Dabei bleibt er undurchschaubar und unberechenbar. In den ersten paar Tagen seines Papsttums verweigert er sich den wartenden Gläubigen auf dem Petersplatz und verkündet, es solle nie ein Bild von ihm an die Öffentlichkeit gelangen. Als er schliesslich auftritt, bleibt er im Schatten, so dass er auf dem Balkon des Petersdoms nicht wie eine positive Lichtgestalt erscheint, sondern wie ein düsterer Spiritus, eine gesichtslose, aber fürchterliche Autorität, die der verschreckten Menge verkündet, Glaube habe wenig mit Freude und schon gar nichts mit Freiheit zu tun.

Lenny Belardo alias Pius XIII führt ein knallhartes, rigides und sehr wertekonservatives Regime im Vatikan ein.

Aber Meisterregisseur Sorrentino lässt natürlich schon in diesen ersten zwei Folgen erahnen, dass nichts so bleiben wird, wie es zu Beginn der Serie etabliert wird. Auch der Papst hat seine schwache Seite: und die ist auch der grösste zynische Witz, den sich Sorrentino schon zu Beginn erlaubt: Pius XIII. glaubt nicht an Gott.

Diane Keaton im Vatikan © Gianni Fiorito
Diane Keaton im Vatikan © Gianni Fiorito

Die Serie ist grossartig inszeniert und ausgestattet, in diesem typischen Sorrentino-Stil, wie man ihn aus seinen Filmen kennt. Und sie ist toll besetzt – neben Jude Law spielt Diane Keaton eine der Hauptrollen: Schwester Mary, ehemalige Ziehmutter und neue Beraterin des jungen Papstes. Auch das ein Geniestreich Paolo Sorrentinos: in einer Serie, die praktisch komplett im Vatikan spielt, drei wichtige weibliche Figuren einzuführen: neben Schwester Mary sind das noch die Marketingchefin und die Ehefrau des Kommandanten der Schweizergarde.

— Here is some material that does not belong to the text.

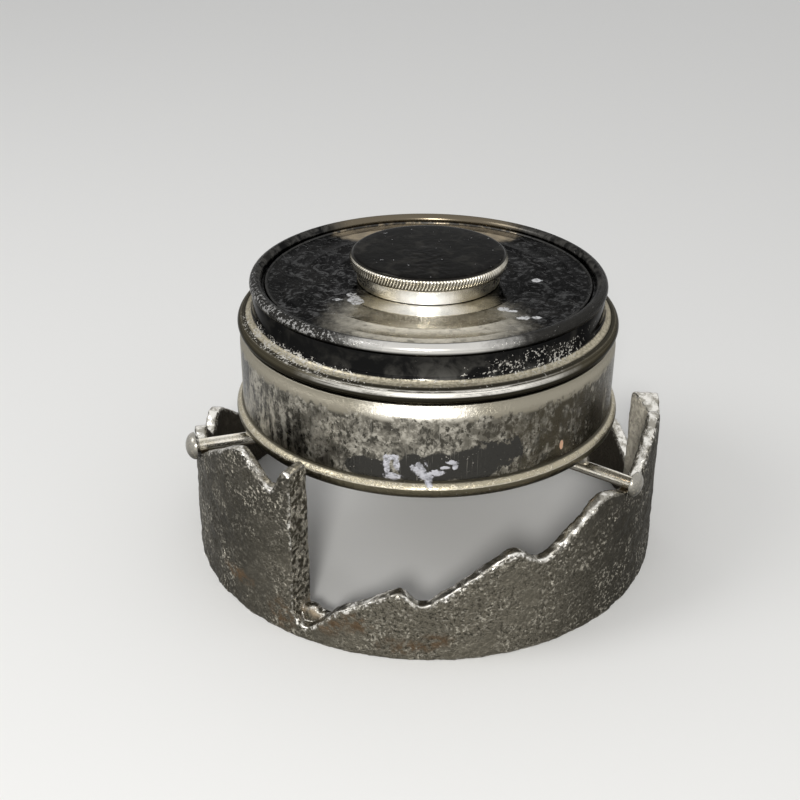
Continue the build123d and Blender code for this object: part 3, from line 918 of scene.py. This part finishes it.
# %% Finish of the cap
def cap_finish():
    material, tree, shader = start_finish("cap_plating", edge_tint=0.53)
    top = zone(tree, low=CAP_TOP - 0.3, soft=0.04)
    specks = crust(tree, 0.75, 0.24)
    # Painted glint: a near-white patch at the front of the side, with a bump that spreads it
    painted_glint_patch = stain(tree, (-2, 57, 13, 9), 0.05, 0.6)
    film = clouds(tree, 5, 0.45, 0.75, swirl=1, seed=9)
    smudge = clouds(tree, 1.8, 0.42, 0.68, upright=0.5, seed=4)
    foot = zone(tree, high=CAP_FOOT + 0.6, soft=0.3)
    place = add(tree, "TexCoord").outputs["Object"]
    upright = add(tree, "VectorMath", {0: place, 1: (1, 1, 0.04)}, operation="MULTIPLY").outputs[0]
    rubbed_and_highlit = both(noise(upright, 1.3, 0.5), painted_glint_patch)
    films = [(smudge, grey(0.66, 0.17), 0.34), (foot, grey(0.55, 0.2), 0.34), (painted_glint_patch, grey(0.98, 0.03), 0.26),
             (top, grey(0.008, 0.05), 0.08), ((top, film), grey(0.03, 0.1), 0.2), ((top, specks), grey(0.34), 0.5)]
    lay_films(shader, grey(0.8, 0.14), 0.24, films)
    raise_skin(shader, [(film, 0.01), (smudge, 0.01), ((top, specks), 0.03), (rubbed_and_highlit, 0.13)])
    return material


def knurl_finish():
    material, tree, shader = start_finish("knurled_nickel", edge_tint=0.6)
    dirt = clouds(tree, 2.5, 0.45, 0.7, seed=11)
    groove = inverse(zone(tree, inner=GRIP_RADIUS + 0.1))
    side = zone(tree, low=CAP_TOP - 2.6, high=CAP_TOP - 0.7, soft=0.15)
    back = puddle(tree, (0, 8, 60, 30), 0, 0.3)
    top = either(zone(tree, low=CAP_TOP - 0.42, soft=0.08),
                 both(back, zone(tree, low=CAP_TOP - 0.9, soft=0.3)))
    films = [(dirt, grey(0.45, 0.15), 0.34), ((side, groove), grey(0.1, 0.2), 0.45), (top, grey(0.02, 0.1), 0.15)]
    lay_films(shader, grey(0.66, 0.1), 0.2, films)
    return material


dress(cap, cap_finish())
dress(grip, knurl_finish())


# %% [markdown]
# The ring is bare cast metal. Its grain throws small glints, so the bump is strong and the metal not too rough,
# and bright grains are painted in as glints as well. The mask stored with the mesh brings out edges and lumps
# that have been rubbed bright, and leaves dirt in the hollows. Near the foot is brown rust, and the ends of the
# posts were left as they came out of the sand. The front is painted lighter and the right side darker, as
# painted light and shade. The inner sides of the posts are painted dark as shade, and the right post's inner
# face is a matte beige, partly dust and partly painted light.

# %% Finish of the ring
RUST_PLACES = ((-3.5, 3, 9, 3), (-33, 4, 6, 6), (-21, 5.5, 9, 4), (-48, 7, 8, 3),
               (3, 4.2, 5, 3), (-15, 6.5, 6, 4))


def facings(tree):
    """How much a face looks up, and how much it looks along the ring, as a post's end does."""
    place = add(tree, "TexCoord").outputs["Object"]
    flat = add(tree, "VectorMath", {0: place, 1: (1, 1, 0)}, operation="MULTIPLY").outputs[0]
    outwards = add(tree, "VectorMath", {0: flat}, operation="NORMALIZE").outputs[0]
    normal = add(tree, "NewGeometry").outputs["Normal"]
    level = add(tree, "SeparateXYZ", {0: normal}).outputs["Z"]
    facing = add(tree, "VectorMath", {0: normal, 1: outwards}, operation="DOT_PRODUCT").outputs["Value"]
    out = maths(tree, "ABSOLUTE", facing)
    across = both(step_up(out, 0.75, 0.5), step_up(maths(tree, "ABSOLUTE", level), 0.6, 0.4))
    return step_up(level, 0.5, 0.85), across


def ring_finish():
    material, tree, shader = start_finish("cast_skin", edge_tint=0.6)
    stand_out = add(tree, "Attribute", attribute_name="stand_out").outputs["Fac"]
    upwards, end = facings(tree)
    grain = clouds(tree, 0.6, 0.3, 0.7, seed=14)
    coarse = clouds(tree, 1.5, 0.25, 0.75, seed=15)
    hammered = clouds(tree, 1, 0.44, 0.58, seed=16)
    patchy = clouds(tree, 2, 0.42, 0.58, seed=17)
    proud = step_up(stand_out, 0.58, 0.72)
    broken = clouds(tree, 0.9, 0.46, 0.54, seed=37)
    worn = both(either(both(proud, broken), upwards), inverse(end))
    hollow = step_up(stand_out, 0.47, 0.36)
    mottle = clouds(tree, 8, 0.4, 0.62, swirl=0.8, seed=12)
    smooth = clouds(tree, 12, 0.48, 0.6, seed=20)
    rough = plus(1.0, smooth, -0.75)
    pits = both(clouds(tree, 0.6, 0.48, 0.38, seed=14), rough)
    patches = clouds(tree, 5, 0.36, 0.6, seed=38)
    # Painted glints: bright grains in patches, added to what the bump gives
    painted_glints = both(clouds(tree, 0.65, 0.52, 0.6, seed=14), rough, patches)
    rust = scattered(tree, stain, RUST_PLACES, 0.4, 0.6)
    rusty = both(rust, clouds(tree, 1.6, 0.4, 0.6, seed=19))
    # Painted light on the front of the ring, painted shade on its right side
    painted_light_front = stain(tree, (2, 9, 60, 34), 0.1, 0.7)
    painted_shade_right = stain(tree, (68, 12, 46, 60), 0.1, 0.6)
    gate = stain(tree, (-23, 4, 12, 6), 0.2, 0.3)
    # Painted shade: the inner sides of the posts are painted dark
    inside = zone(tree, outer=45.3, soft=0.3)
    # Partly painted light: the right post's inner face is a light matte beige, as if lit
    dusty_painted_lit_face = both(inside, inverse(end), stain(tree, (84, 24, 15, 28), 0.2, 0.5))
    tan = both(gate, inside)
    films = [(mottle, grey(0.072, 0.14), 0.38), (painted_light_front, grey(0.14, 0.16), 0.34), (pits, grey(0.045, 0.16), 0.46),
             (painted_glints, grey(0.38, 0.12), 0.28), ((painted_shade_right, inverse(painted_glints)), grey(0.04, 0.16), 0.4),
             (hollow, (0.06, 0.05, 0.036, 1), 0.6), (rusty, (0.13, 0.09, 0.056, 1), 0.6),
             (inside, (0.075, 0.066, 0.052, 1), 0.5), (end, grey(0.055, 0.2), 0.4),
             ((end, hammered), grey(0.4, 0.12), 0.24), (dusty_painted_lit_face, (0.84, 0.79, 0.67, 1), 0.5),
             ((dusty_painted_lit_face, hammered), (0.6, 0.55, 0.46, 1), 0.5), (tan, (0.46, 0.37, 0.26, 1), 0.45),
             (worn, grey(0.3, 0.1), 0.26), ((worn, patchy), grey(0.75, 0.05), 0.2)]
    lay_films(shader, grey(0.048, 0.14), 0.34, films)
    unworn = inverse(worn)
    dusty = both(either(dusty_painted_lit_face, tan), 0.95)
    tree.links.new(inverse(both(dusty, unworn)), shader.inputs["Metallic"])
    raise_skin(shader, [((grain, rough, unworn), 0.24), ((coarse, unworn), 0.2), ((hammered, end), 0.35)])
    return material


dress(ring, ring_finish())


# %% [markdown]
# The pins are drawn steel that was once plated: bright on top, straw to brown underneath. Their heads are
# painted dark on the low side as shade. The solder has stayed light and a little frosty.

# %% Finish of the pins and the solder
def pin_finish():
    material, tree, shader = start_finish("drawn_pin_steel")
    under = zone(tree, high=PIN_HEIGHT - 0.5, outer=46.8, soft=0.3)
    tarnish = clouds(tree, 1.8, 0.42, 0.62, seed=16)
    pits = clouds(tree, 0.45, 0.5, 0.75, seed=17)
    head = zone(tree, inner=47)
    # Painted shade: the low side of each head is painted dark
    painted_shade_low_side = zone(tree, high=PIN_HEIGHT - 0.3, soft=1.3)
    films = [(tarnish, grey(0.7, 0.12), 0.24), (head, grey(0.28, 0.08), 0.24),
             ((head, painted_shade_low_side), grey(0.07, 0.14), 0.4), (under, (0.17, 0.125, 0.07, 1), 0.4),
             (pits, grey(0.4, 0.15), 0.4)]
    lay_films(shader, grey(0.8, 0.08), 0.2, films)
    raise_skin(shader, [(tarnish, 0.008), (pits, -0.008)])
    return material


def solder_finish():
    material, tree, shader = start_finish("frosted_solder")
    frost = clouds(tree, 0.7, 0.4, 0.65, seed=18)
    lay_films(shader, grey(0.42, 0.08), 0.3, [(frost, grey(0.26, 0.1), 0.45)])
    raise_skin(shader, [(frost, 0.04)])
    return material


pin_steel = pin_finish()
for pin in pins:
    dress(pin, pin_steel)
dress(solder, solder_finish())


# %% [markdown]
# Out of sight until the stove is opened are the wool, the wick, the gauze and the cork, and under the drum its
# soldered floor and the boss. They keep their CAD shapes, apart from the soft ones, and get their own finishes.

# %% Finishes inside and underneath
def fibre_finish(name, light, dark, size, upright):
    material, tree, shader = start_finish(name, metallic=0.0)
    tufts = clouds(tree, size * 3, 0.35, 0.65, seed=19)
    fibres = clouds(tree, size * 0.3, 0.35, 0.7, upright=upright, seed=20)
    lay_films(shader, light, 0.95, [(tufts, dark, 0.95), (fibres, light, 0.9)])
    shader.inputs["Specular IOR Level"].default_value = 0.1
    raise_skin(shader, [(fibres, 0.2), (tufts, 0.3)])
    return material


def turned_finish(name, bright, dull, stained, low=0.5, high=0.68):
    material, tree, shader = start_finish(name)
    lines = effect(tree, turning_mask, width=0.35, low=low, high=high)
    dark = clouds(tree, 6, 0.42, 0.66, seed=21)
    soot = clouds(tree, 1.4, 0.5, 0.8, seed=22)
    films = [(lines, dull, 0.34), (dark, stained, 0.42), (soot, grey(0.05, 0.1), 0.6)]
    lay_films(shader, bright, 0.24, films)
    raise_skin(shader, [(lines, 0.02), (soot, 0.02)])
    return material


def cork_finish():
    material, tree, shader = start_finish("pressed_cork", metallic=0.0)
    grains = clouds(tree, 1.6, 0.4, 0.6, seed=23)
    pores = clouds(tree, 0.5, 0.6, 0.7, seed=24)
    films = [(grains, (0.42, 0.25, 0.12, 1), 0.85), (pores, (0.07, 0.035, 0.018, 1), 0.95)]
    lay_films(shader, (0.3, 0.17, 0.08, 1), 0.85, films)
    raise_skin(shader, [(pores, -0.15), (grains, 0.05)])
    return material


def gauze_finish():
    material, tree, shader = start_finish("brass_wire")
    dull = clouds(tree, 2.2, 0.4, 0.6, seed=25)
    strands = clouds(tree, 0.16, 0.4, 0.7, seed=26)
    lay_films(shader, (0.55, 0.38, 0.15, 1), 0.3, [(dull, (0.25, 0.17, 0.08, 1), 0.45)])
    raise_skin(shader, [(strands, 0.04)])
    return material


dress(pad, fibre_finish("mineral_wool", (0.56, 0.53, 0.47, 1), (0.34, 0.3, 0.25, 1), 1.4, 1.0))
dress(wick_bundle, fibre_finish("wick_cotton", (0.6, 0.55, 0.45, 1), (0.4, 0.34, 0.26, 1), 0.7, 0.4))
TURNED = {"pan_bottom": ("drum_floor", grey(0.34, 0.1), grey(0.2, 0.12), (0.16, 0.12, 0.08, 1)),
          "pin_hub": ("boss_metal", grey(0.4, 0.12), grey(0.26, 0.14), grey(0.16, 0.2)),
          "neck_collar": ("neck_metal", (0.5, 0.42, 0.27, 1), (0.34, 0.28, 0.17, 1), grey(0.3, 0.2)),
          "gauze_ring": ("spring_wire", grey(0.46, 0.06), grey(0.3, 0.08), grey(0.22, 0.12))}
for node, finish in TURNED.items():
    dress(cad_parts[node], turned_finish(*finish))
dress(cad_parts["gauze_disc"], gauze_finish())
dress(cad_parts["cap_liner"], cork_finish())
print(len(bpy.data.materials), "finishes")


# %% [markdown]
# The stove stands on a plain pale floor in soft studio light. Polished metal shows whatever is around it, so the
# world is white to the camera and to reflections, and dimmer as a light. One lamp hangs near the camera: the
# plate and the cap's side make a corner that sends its light straight back, and that is the brightest glint.

# %% Floor and light
FLOOR_COLOUR = (0.86, 0.86, 0.85, 1)
WORLD_LIGHT = 0.58

deselect()
bpy.ops.mesh.primitive_plane_add(size=6, location=(0, 0, 0))
floor = bpy.context.object
floor.name = floor.data.name = "floor"
floor_paint, _, floor_shader = start_finish("floor_paint", metallic=0.0)
for socket, value in (("Base Color", FLOOR_COLOUR), ("Roughness", 0.9), ("Specular IOR Level", 0.1)):
    floor_shader.inputs[socket].default_value = value
dress(floor, floor_paint)

world = bpy.data.worlds.new("studio")
bpy.context.scene.world = world
world.use_nodes = True
sky = world.node_tree
background = sky.nodes["Background"]
background.inputs["Color"].default_value = (1, 1, 1, 1)
rays = add(sky, "LightPath").outputs
seen = either(*[rays[f"Is {kind} Ray"] for kind in ("Camera", "Glossy", "Transmission")])
level = add(sky, "MapRange", {"Value": seen, "To Min": WORLD_LIGHT, "To Max": 1.0}).outputs["Result"]
sky.links.new(level, background.inputs["Strength"])


def soft_lamp(name, place, aim, width, power, tint=(1, 1, 1)):
    bpy.ops.object.light_add(type="AREA", location=place)
    lamp = bpy.context.object
    lamp.name = lamp.data.name = name
    lamp.data.shape = "DISK"
    lamp.data.size = width
    lamp.data.energy = power
    lamp.data.color = tint
    lamp.rotation_euler = (Vector(aim) - Vector(place)).to_track_quat("-Z", "Y").to_euler()
    print(name, power, "W,", width, "m across")


soft_lamp("key_lamp", (-0.03, -0.5, 0.29), (0, 0, 0.04), 0.08, 1.5, (1, 0.985, 0.95))
soft_lamp("side_lamp", (-0.45, -0.12, 0.5), (0, 0, 0.03), 0.3, 0.9)


# %% [markdown]
# The camera stands where the photograph was taken. Its place, direction and lens come from points of known size
# on the object: the rim's ellipse, the plate's, the drum's foot and the ring's foot. It starts by looking straight
# down, is turned to the object, tilted up to its slope and rolled a little.

# %% Camera
CAMERA_PLACE = (0, -0.2188, 0.1438)
CAMERA_PAN = -0.0246
CAMERA_TILT = 0.4853
CAMERA_ROLL = -0.0061
LENS, SENSOR_WIDTH = 54.02, 36
NEAREST = 0.01

deselect()
bpy.ops.object.camera_add()
camera = bpy.context.object
camera.name = camera.data.name = "camera"
camera.data.lens, camera.data.sensor_width = LENS, SENSOR_WIDTH
camera.data.clip_start = NEAREST
stance = Matrix.Translation(CAMERA_PLACE)
for angle, axis in ((-CAMERA_PAN, "Z"), (math.pi / 2 - CAMERA_TILT, "X"), (-CAMERA_ROLL, "Z")):
    stance = stance @ Matrix.Rotation(angle, 4, axis)
camera.matrix_world = stance
bpy.context.scene.camera = camera
bpy.context.scene.view_settings.view_transform = "Standard"


# %% Finish
bpy.context.view_layer.update()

Es gibt viele Geschichten und Filme mit fiktiven Päpsten. The Young Pope aber macht etwas ganz Neues: statt der katholischen Kirche einen visionären, humanistischen Papst anzudichten, der der Menschheit Gutes will, zeigt diese TV-Serie die Geschichte eines widersprüchlichen Papstes, erzkonservativ mit revolutionärem Anspruch, mehr Politiker und Staatsoberhaupt als Oberster Hirte – zumindest in diesen ersten zwei Folgen, die grosse Lust auf mehr machen.